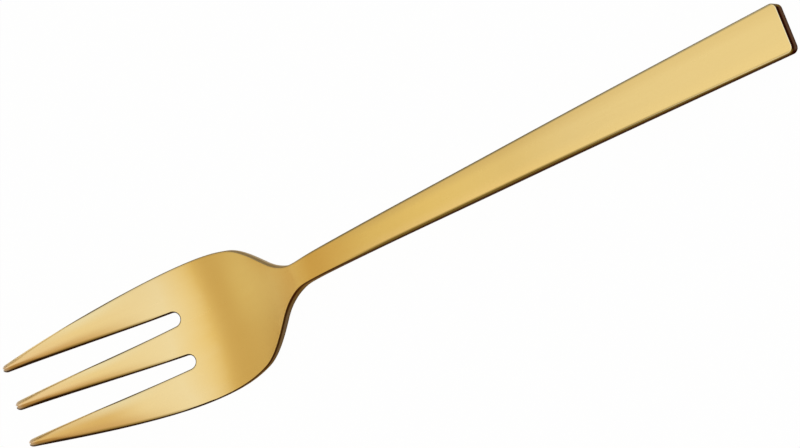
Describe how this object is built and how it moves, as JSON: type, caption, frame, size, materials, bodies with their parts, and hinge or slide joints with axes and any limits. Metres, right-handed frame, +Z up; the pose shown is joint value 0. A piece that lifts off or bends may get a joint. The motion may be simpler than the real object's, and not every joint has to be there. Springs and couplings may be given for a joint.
{
  "type": "pastry fork",
  "caption": "Slim pastry fork with tapered blunt tines, an oval shallow-dished head, a narrow raised neck and a flat bar handle that widens to a square-cut end.",
  "frame": {"origin": "on the table under the middle of the fork's length, on its centre line", "axes": "+X along the fork from the tips of the tines towards the end of the handle, +Y across it towards the right-hand tine as the fork is held, +Z up"},
  "size_m": [0.1504, 0.023, 0.0173],
  "materials": {
    "satin_gold": "stainless steel with a satin, gold-coloured vapour-deposited film"
  },
  "bodies": {
    "root": {"handle": "satin_gold", "neck": "satin_gold", "head": "satin_gold", "left_tine": "satin_gold", "middle_tine": "satin_gold", "right_tine": "satin_gold"}
  },
  "joints": []
}
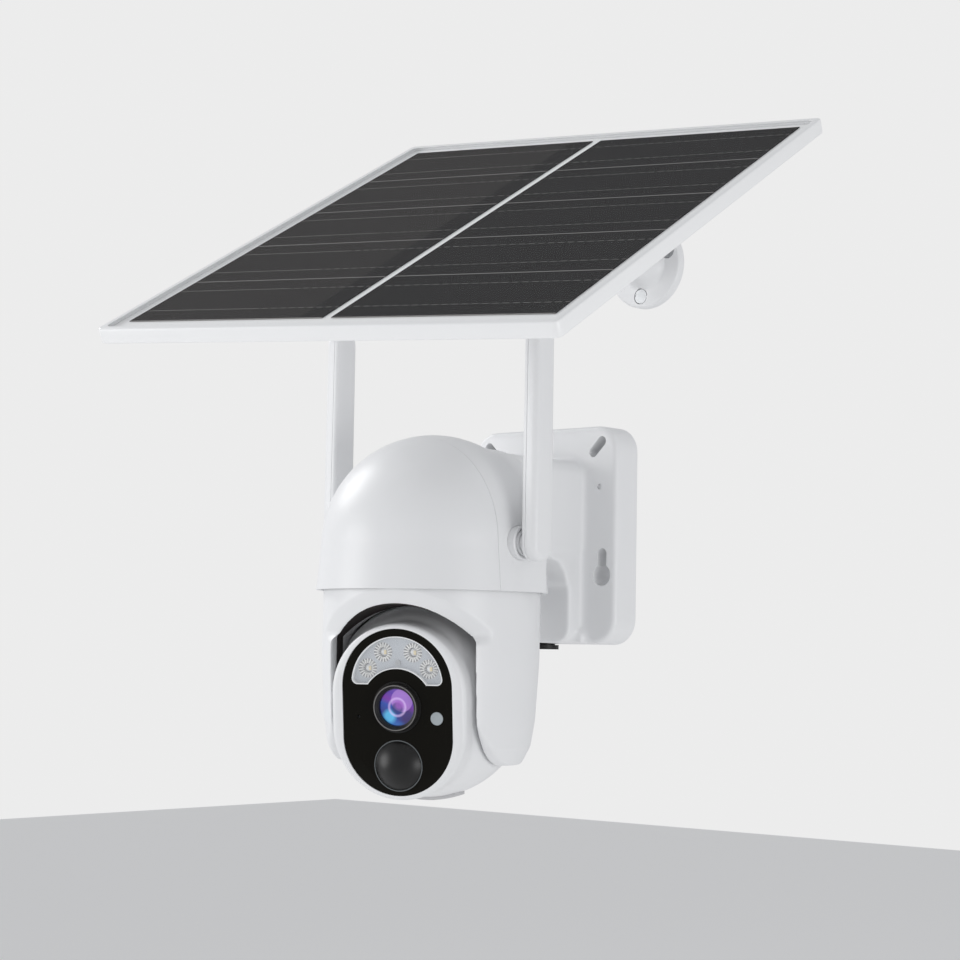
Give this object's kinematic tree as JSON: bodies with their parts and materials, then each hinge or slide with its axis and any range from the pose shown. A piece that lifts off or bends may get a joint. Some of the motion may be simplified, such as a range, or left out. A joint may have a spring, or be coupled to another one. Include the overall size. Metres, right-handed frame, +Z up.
{
  "type": "solar-powered security camera",
  "caption": "Outdoor pan and tilt security camera on a wall bracket, with a domed cap, yoke, rod antennas and a separate adjustable solar panel arm.",
  "frame": {"origin": "centre of the camera bracket's back face, on the wall", "axes": "+Y points into the wall, the camera and panel stand out along -Y, +Z is up, +X is to the right seen from in front"},
  "size_m": [0.2792, 0.301, 0.3616],
  "materials": {
    "white_body": "satin",
    "grey_plastic": "matt",
    "grey_rubber": "matt",
    "steel": "satin",
    "cell_wrap": "gloss",
    "black_plastic": "matt",
    "black_rubber": "matt",
    "board_green": "satin",
    "board_white": "satin",
    "gear_plastic": "satin",
    "black_gloss": "high gloss",
    "clear_window": "clear",
    "bright_reflector": "polished",
    "lens_glass": "clear coated",
    "dark_lens": "high gloss",
    "pale_window": "satin",
    "white_frame": "satin",
    "white_sheet": "matt",
    "solar_cell": "gloss",
    "panel_glass": "clear"
  },
  "bodies": {
    "bracket": {"bracket_shell": "white_body", "back_cover": "grey_plastic", "cover_screws": "steel", "battery_cells": "cell_wrap", "battery_holder": "black_plastic", "charge_board": "board_green", "inlet_gland": "black_rubber", "dome_front": "white_body", "cap_floor": "grey_plastic", "pan_bearing": "steel", "pan_motor": "steel", "main_board": "board_green", "radio_module": "steel", "speaker": "black_plastic", "antenna_collars": "white_body", "solar_base": "white_body", "solar_base_screws": "steel"},
    "pan_drive": {"pan_pinion": "gear_plastic"},
    "yoke": {"yoke_shell": "white_body", "yoke_cheeks": "white_body", "pan_gear": "gear_plastic", "pan_retainer": "steel", "tilt_bushes": "gear_plastic", "tilt_motor": "steel"},
    "tilt_drive": {"tilt_pinion": "gear_plastic"},
    "head": {"head_front": "white_body", "head_rear": "white_body", "head_screws": "steel", "head_trunnions": "steel", "tilt_gear": "gear_plastic", "face_panel": "black_gloss", "lamp_window": "clear_window", "lamp_reflectors": "bright_reflector", "lamp_board": "board_white", "lens_barrel": "black_plastic", "lens_glass": "lens_glass", "image_board": "board_green", "motion_lens": "dark_lens", "motion_sensor": "steel", "light_sensor": "pale_window", "microphone": "steel", "card_socket": "black_plastic"},
    "card_cover": {"card_cover": "grey_rubber"},
    "reset_button": {"reset_button": "grey_plastic"},
    "left_antenna": {"antenna_left": "white_body", "antenna_left_lid": "white_body"},
    "right_antenna": {"antenna_right": "white_body", "antenna_right_lid": "white_body"},
    "solar_swivel": {"swivel_fork": "white_body", "tilt_bolt": "steel", "thumb_nut": "grey_plastic"},
    "solar_tongue": {"tilt_tongue": "white_body", "spin_nut": "steel"},
    "solar_panel": {"panel_plate": "grey_plastic", "panel_frame": "white_frame", "panel_back": "white_sheet", "panel_cells": "solar_cell", "panel_glass": "panel_glass", "junction_box": "black_plastic"}
  },
  "joints": [
    {"name": "pan", "type": "hinge", "parent": "bracket", "child": "yoke", "pos_m": [0, -0.1096, 0], "axis": [0, 0, 1], "range_deg": [-196, 154]},
    {"name": "pan_pinion_spin", "type": "hinge", "parent": "bracket", "child": "pan_drive", "pos_m": [0, -0.13852, 0], "axis": [0, 0, 1], "range_deg": [-770, 980]},
    {"name": "head_tilt", "type": "hinge", "parent": "yoke", "child": "head", "pos_m": [0, -0.1096, -0.088], "axis": [-0.9336, -0.3584, 0], "range_deg": [-83.5, 11]},
    {"name": "tilt_pinion_spin", "type": "hinge", "parent": "yoke", "child": "tilt_drive", "pos_m": [0, -0.1096, -0.0699], "axis": [-0.9336, -0.3584, 0], "range_deg": [-44, 334]},
    {"name": "card_cover_hinge", "type": "hinge", "parent": "head", "child": "card_cover", "pos_m": [-0.00279, -0.10232, -0.13874], "axis": [0.9336, 0.3584, 0], "range_deg": [0, 90]},
    {"name": "reset_press", "type": "slide", "parent": "head", "child": "reset_button", "axis": [0.0406, -0.1057, 0.9936], "range_m": [0, 0.001], "stiffness_N_per_m": 200},
    {"name": "left_antenna_turn", "type": "hinge", "parent": "bracket", "child": "left_antenna", "pos_m": [-0.06, -0.1096, -0.0093], "axis": [1, 0, 0], "range_deg": [-45, 90]},
    {"name": "right_antenna_turn", "type": "hinge", "parent": "bracket", "child": "right_antenna", "pos_m": [0.06, -0.1096, -0.0093], "axis": [1, 0, 0], "range_deg": [-45, 90]},
    {"name": "solar_swivel_turn", "type": "hinge", "parent": "bracket", "child": "solar_swivel", "pos_m": [0.0566, 0, 0.1473], "axis": [0, 1, 0], "range_deg": [-12, 12]},
    {"name": "solar_tilt", "type": "hinge", "parent": "solar_swivel", "child": "solar_tongue", "pos_m": [0.0566, -0.0778, 0.1473], "axis": [0.9917, 0, -0.1288], "range_deg": [-14, 10]},
    {"name": "panel_spin", "type": "hinge", "parent": "solar_tongue", "child": "solar_panel", "pos_m": [0.0566, -0.0778, 0.1473], "axis": [0.1132, -0.4772, 0.8715], "range_deg": [-8, 8]}
  ],
  "couplings": [
    {"joint": "pan_pinion_spin", "follows": "pan", "ratio": -5},
    {"joint": "tilt_pinion_spin", "follows": "head_tilt", "ratio": -4}
  ]
}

※

INSTRUCTION —
Take the listing above and set it down exactly.

EXPECTED ANSWER —
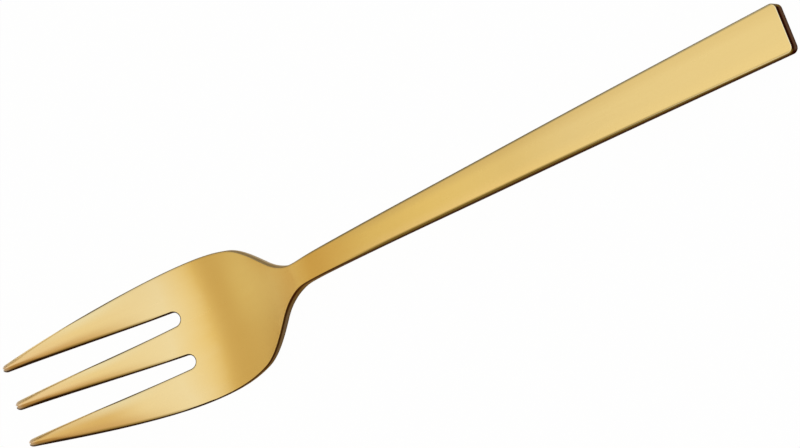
Describe how this object is built and how it moves, as JSON: type, caption, frame, size, materials, bodies with their parts, and hinge or slide joints with axes and any limits. Metres, right-handed frame, +Z up; the pose shown is joint value 0. A piece that lifts off or bends may get a joint. The motion may be simpler than the real object's, and not every joint has to be there. Springs and couplings may be given for a joint.
{
  "type": "pastry fork",
  "caption": "Slim pastry fork with tapered blunt tines, an oval shallow-dished head, a narrow raised neck and a flat bar handle that widens to a square-cut end.",
  "frame": {"origin": "on the table under the middle of the fork's length, on its centre line", "axes": "+X along the fork from the tips of the tines towards the end of the handle, +Y across it towards the right-hand tine as the fork is held, +Z up"},
  "size_m": [0.1504, 0.023, 0.0173],
  "materials": {
    "satin_gold": "stainless steel with a satin, gold-coloured vapour-deposited film"
  },
  "bodies": {
    "root": {"handle": "satin_gold", "neck": "satin_gold", "head": "satin_gold", "left_tine": "satin_gold", "middle_tine": "satin_gold", "right_tine": "satin_gold"}
  },
  "joints": []
}
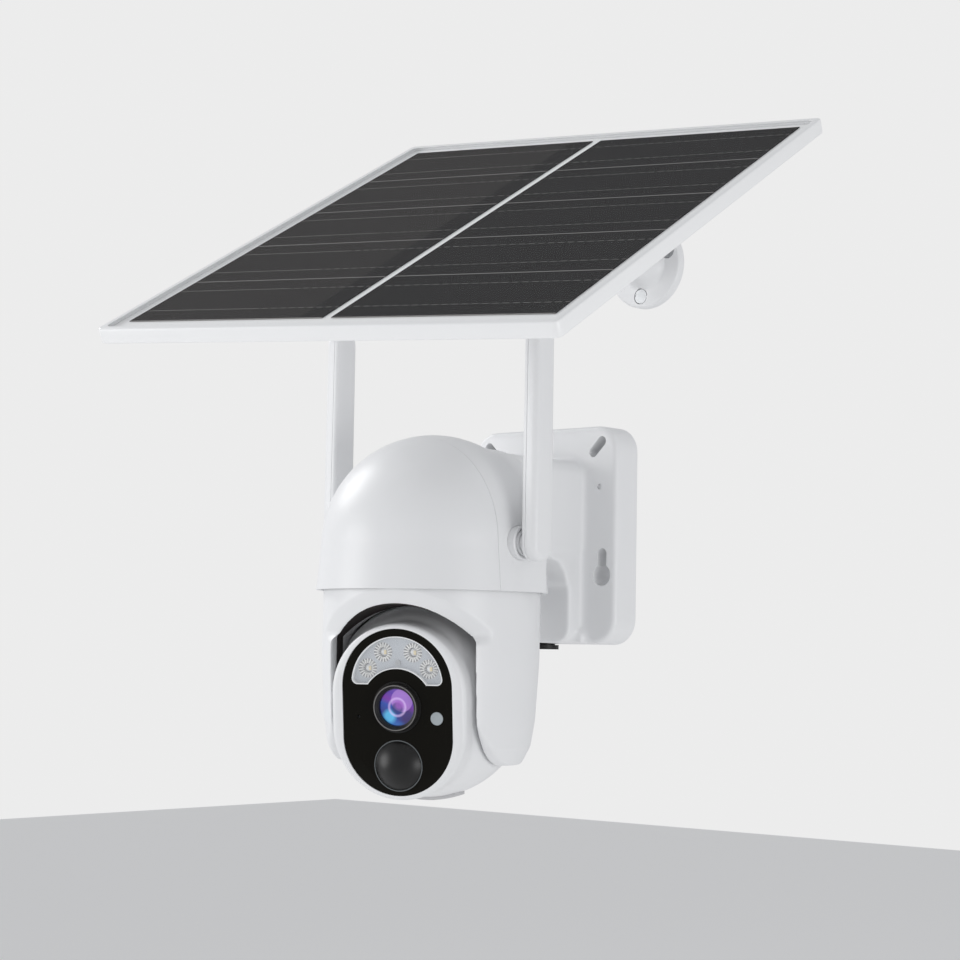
Give this object's kinematic tree as JSON: bodies with their parts and materials, then each hinge or slide with its axis and any range from the pose shown. A piece that lifts off or bends may get a joint. Some of the motion may be simplified, such as a range, or left out. A joint may have a spring, or be coupled to another one. Include the overall size. Metres, right-handed frame, +Z up.
{
  "type": "solar-powered security camera",
  "caption": "Outdoor pan and tilt security camera on a wall bracket, with a domed cap, yoke, rod antennas and a separate adjustable solar panel arm.",
  "frame": {"origin": "centre of the camera bracket's back face, on the wall", "axes": "+Y points into the wall, the camera and panel stand out along -Y, +Z is up, +X is to the right seen from in front"},
  "size_m": [0.2792, 0.301, 0.3616],
  "materials": {
    "white_body": "satin",
    "grey_plastic": "matt",
    "grey_rubber": "matt",
    "steel": "satin",
    "cell_wrap": "gloss",
    "black_plastic": "matt",
    "black_rubber": "matt",
    "board_green": "satin",
    "board_white": "satin",
    "gear_plastic": "satin",
    "black_gloss": "high gloss",
    "clear_window": "clear",
    "bright_reflector": "polished",
    "lens_glass": "clear coated",
    "dark_lens": "high gloss",
    "pale_window": "satin",
    "white_frame": "satin",
    "white_sheet": "matt",
    "solar_cell": "gloss",
    "panel_glass": "clear"
  },
  "bodies": {
    "bracket": {"bracket_shell": "white_body", "back_cover": "grey_plastic", "cover_screws": "steel", "battery_cells": "cell_wrap", "battery_holder": "black_plastic", "charge_board": "board_green", "inlet_gland": "black_rubber", "dome_front": "white_body", "cap_floor": "grey_plastic", "pan_bearing": "steel", "pan_motor": "steel", "main_board": "board_green", "radio_module": "steel", "speaker": "black_plastic", "antenna_collars": "white_body", "solar_base": "white_body", "solar_base_screws": "steel"},
    "pan_drive": {"pan_pinion": "gear_plastic"},
    "yoke": {"yoke_shell": "white_body", "yoke_cheeks": "white_body", "pan_gear": "gear_plastic", "pan_retainer": "steel", "tilt_bushes": "gear_plastic", "tilt_motor": "steel"},
    "tilt_drive": {"tilt_pinion": "gear_plastic"},
    "head": {"head_front": "white_body", "head_rear": "white_body", "head_screws": "steel", "head_trunnions": "steel", "tilt_gear": "gear_plastic", "face_panel": "black_gloss", "lamp_window": "clear_window", "lamp_reflectors": "bright_reflector", "lamp_board": "board_white", "lens_barrel": "black_plastic", "lens_glass": "lens_glass", "image_board": "board_green", "motion_lens": "dark_lens", "motion_sensor": "steel", "light_sensor": "pale_window", "microphone": "steel", "card_socket": "black_plastic"},
    "card_cover": {"card_cover": "grey_rubber"},
    "reset_button": {"reset_button": "grey_plastic"},
    "left_antenna": {"antenna_left": "white_body", "antenna_left_lid": "white_body"},
    "right_antenna": {"antenna_right": "white_body", "antenna_right_lid": "white_body"},
    "solar_swivel": {"swivel_fork": "white_body", "tilt_bolt": "steel", "thumb_nut": "grey_plastic"},
    "solar_tongue": {"tilt_tongue": "white_body", "spin_nut": "steel"},
    "solar_panel": {"panel_plate": "grey_plastic", "panel_frame": "white_frame", "panel_back": "white_sheet", "panel_cells": "solar_cell", "panel_glass": "panel_glass", "junction_box": "black_plastic"}
  },
  "joints": [
    {"name": "pan", "type": "hinge", "parent": "bracket", "child": "yoke", "pos_m": [0, -0.1096, 0], "axis": [0, 0, 1], "range_deg": [-196, 154]},
    {"name": "pan_pinion_spin", "type": "hinge", "parent": "bracket", "child": "pan_drive", "pos_m": [0, -0.13852, 0], "axis": [0, 0, 1], "range_deg": [-770, 980]},
    {"name": "head_tilt", "type": "hinge", "parent": "yoke", "child": "head", "pos_m": [0, -0.1096, -0.088], "axis": [-0.9336, -0.3584, 0], "range_deg": [-83.5, 11]},
    {"name": "tilt_pinion_spin", "type": "hinge", "parent": "yoke", "child": "tilt_drive", "pos_m": [0, -0.1096, -0.0699], "axis": [-0.9336, -0.3584, 0], "range_deg": [-44, 334]},
    {"name": "card_cover_hinge", "type": "hinge", "parent": "head", "child": "card_cover", "pos_m": [-0.00279, -0.10232, -0.13874], "axis": [0.9336, 0.3584, 0], "range_deg": [0, 90]},
    {"name": "reset_press", "type": "slide", "parent": "head", "child": "reset_button", "axis": [0.0406, -0.1057, 0.9936], "range_m": [0, 0.001], "stiffness_N_per_m": 200},
    {"name": "left_antenna_turn", "type": "hinge", "parent": "bracket", "child": "left_antenna", "pos_m": [-0.06, -0.1096, -0.0093], "axis": [1, 0, 0], "range_deg": [-45, 90]},
    {"name": "right_antenna_turn", "type": "hinge", "parent": "bracket", "child": "right_antenna", "pos_m": [0.06, -0.1096, -0.0093], "axis": [1, 0, 0], "range_deg": [-45, 90]},
    {"name": "solar_swivel_turn", "type": "hinge", "parent": "bracket", "child": "solar_swivel", "pos_m": [0.0566, 0, 0.1473], "axis": [0, 1, 0], "range_deg": [-12, 12]},
    {"name": "solar_tilt", "type": "hinge", "parent": "solar_swivel", "child": "solar_tongue", "pos_m": [0.0566, -0.0778, 0.1473], "axis": [0.9917, 0, -0.1288], "range_deg": [-14, 10]},
    {"name": "panel_spin", "type": "hinge", "parent": "solar_tongue", "child": "solar_panel", "pos_m": [0.0566, -0.0778, 0.1473], "axis": [0.1132, -0.4772, 0.8715], "range_deg": [-8, 8]}
  ],
  "couplings": [
    {"joint": "pan_pinion_spin", "follows": "pan", "ratio": -5},
    {"joint": "tilt_pinion_spin", "follows": "head_tilt", "ratio": -4}
  ]
}